Without this social foundation, the protocols degrade into tools captured by states or corporations. With it, they remain engines of autonomy.
The Whack-a-Mole Principle of Parasovereignty
Individual parasovereign actors (node operators, relays, channel managers) can always be suppressed. States can arrest operators, seize hardware, block internet routes, or freeze communication channels. Suppression at this level is real and inevitable.
Yet suppression at the node level is not capture at the network level. Parasovereign systems persist because new nodes can always be spun up, code can be redeployed, and protocols can be re-instantiated by anyone, anywhere. This creates the whack-a-mole effect: sovereign powers can degrade a network locally, but every act of suppression triggers reappearance elsewhere.

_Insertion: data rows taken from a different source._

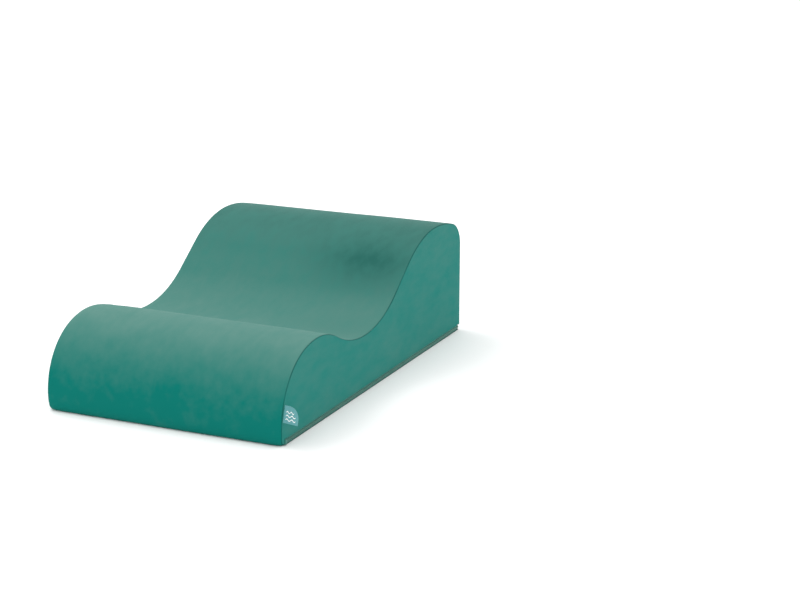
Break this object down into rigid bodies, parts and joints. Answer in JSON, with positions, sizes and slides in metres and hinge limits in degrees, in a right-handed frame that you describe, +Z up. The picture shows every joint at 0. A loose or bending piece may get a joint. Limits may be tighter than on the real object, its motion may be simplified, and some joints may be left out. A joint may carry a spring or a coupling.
{
  "type": "wave slide",
  "caption": "Soft foam play slide with a low rounded hump, a valley and a high crest, in a zipped velvet cover.",
  "frame": {"origin": "centre of the base, on the floor", "axes": "+X from the low front hump to the high rear crest, +Y to the left side, +Z up"},
  "size_m": [1.0039, 0.6658, 0.31],
  "materials": {
    "velvet": "matte",
    "grip_cloth": "matte",
    "liner_cloth": "matte",
    "foam": "matte",
    "zip_tape": "matte",
    "zip_coil": "satin",
    "slider_metal": "satin",
    "label_ribbon": "satin",
    "care_ribbon": "satin"
  },
  "bodies": {
    "cover_and_foam": {"foam_core": "foam", "inner_liner": "liner_cloth", "top_panel": "velvet", "left_side_panel": "velvet", "right_side_panel": "velvet", "base_panel": "grip_cloth", "zip_tape_upper": "zip_tape", "zip_tape_lower": "zip_tape", "zip_coil_upper": "zip_coil", "zip_coil_lower": "zip_coil", "zip_top_stop": "zip_coil", "zip_bottom_stop": "zip_coil", "zip_garage": "velvet", "zip_end_tab": "zip_tape"},
    "slider": {"zip_slider": "slider_metal", "zip_slider_cap": "slider_metal"},
    "pull_tab": {"zip_pull_tab": "slider_metal"},
    "side_flag": {"side_label": "label_ribbon"},
    "care_flag": {"care_label": "care_ribbon"}
  },
  "joints": [
    {"name": "zip_slide", "type": "slide", "parent": "cover_and_foam", "child": "slider", "axis": [1, 0, 0], "range_m": [0, 0.93]},
    {"name": "pull_tab_turn", "type": "hinge", "parent": "slider", "child": "pull_tab", "pos_m": [-0.4685, 0.3023, 0.0085], "axis": [0, 0, 1], "range_deg": [0, 120]},
    {"name": "side_label_flap", "type": "hinge", "parent": "cover_and_foam", "child": "side_flag", "pos_m": [-0.49204, -0.30169, 0.07495], "axis": [0.2349, -0.0414, 0.9711], "range_deg": [-75, 90], "stiffness_Nm_per_rad": 0.001},
    {"name": "care_label_flap", "type": "hinge", "parent": "cover_and_foam", "child": "care_flag", "pos_m": [0.496, 0.3009, 0.095], "axis": [0, 0, 1], "range_deg": [-80, 80], "stiffness_Nm_per_rad": 0.001}
  ]
}
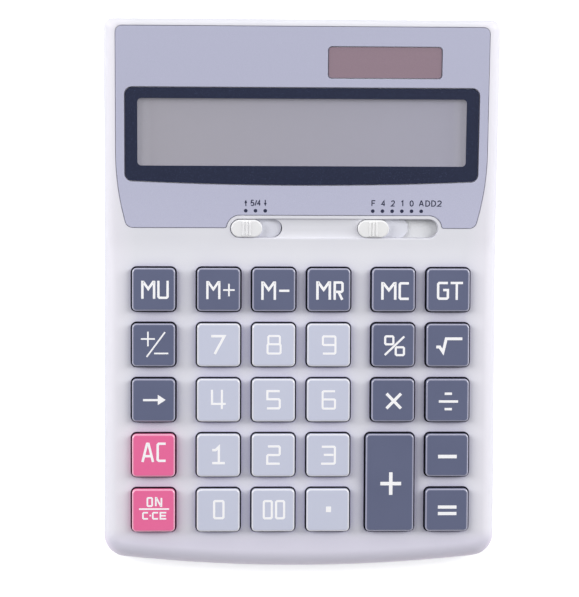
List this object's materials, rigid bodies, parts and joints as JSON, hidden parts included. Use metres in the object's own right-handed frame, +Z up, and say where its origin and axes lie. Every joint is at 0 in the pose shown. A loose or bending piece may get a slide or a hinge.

The key distinction is between degradation and capture. Degradation happens when suppression reduces efficiency or scale. Capture would mean altering the rules of the system itself. Parasovereign protocols cannot be captured in principle, but they can be captured in practice if their individual operators renege on the responsibility to maintain protocol integrity. Persistence depends not only on design but also on users choosing to uphold the rules.
Guarantee: Parasovereign systems survive because they are harder to eliminate than to regenerate, provided their participants remain committed to autonomy.
Example 1: Bitcoin Mining Ban in China (2021)
China banned all Bitcoin mining in May 2021. At the time, Chinese miners contributed over 50% of global hashpower. The network’s computational strength fell sharply, showing how vulnerable individual actors are to sovereign suppression.
But within a year, hashpower fully recovered and exceeded past highs as miners relocated to North America, Central Asia, and elsewhere. No central authority coordinated this recovery. The Bitcoin protocol endured, but only because miners and node operators voluntarily upheld the rules.
Lesson: Sovereign power can degrade Bitcoin, but cannot capture it unless operators themselves abandon protocol integrity.
Example 2: Nostr Relays and Censorship
Nostr relays are easy to suppress: a state could shut down a relay operator, seize servers, or block domains. But because the protocol is so lightweight, new relays can spin up quickly, and users can switch connections freely.
The system persists as long as individuals continue to run relays and sign messages. Capture is only possible if users en masse default to using a single corporate or sovereign-dependent relay, thereby centralizing the network.
Lesson: Resilience depends not just on code but on the willingness of individuals to keep participation decentralized.
Example 3: Tor Exit Nodes Under Fire
Tor exit nodes are frequent targets of law enforcement, ISPs, and regulators. Operators face harassment, lawsuits, or worse. Individual nodes vanish all the time.
Yet Tor continues to function globally, because new exit nodes regularly appear and traffic reroutes through them. The protocol ensures persistence, but if users and volunteers stopped shouldering the risk of operating nodes, Tor could degrade into irrelevance.
Lesson: Tor survives because enough individuals continue to run nodes despite risk. Suppression plays whack-a-mole, but capture becomes possible only if the community abdicates responsibility.
Core point across all three: Parasovereign resilience is never absolute. It depends on individuals who uphold the rules voluntarily. Sovereigns can degrade networks, but capture only occurs if participants concede their autonomy.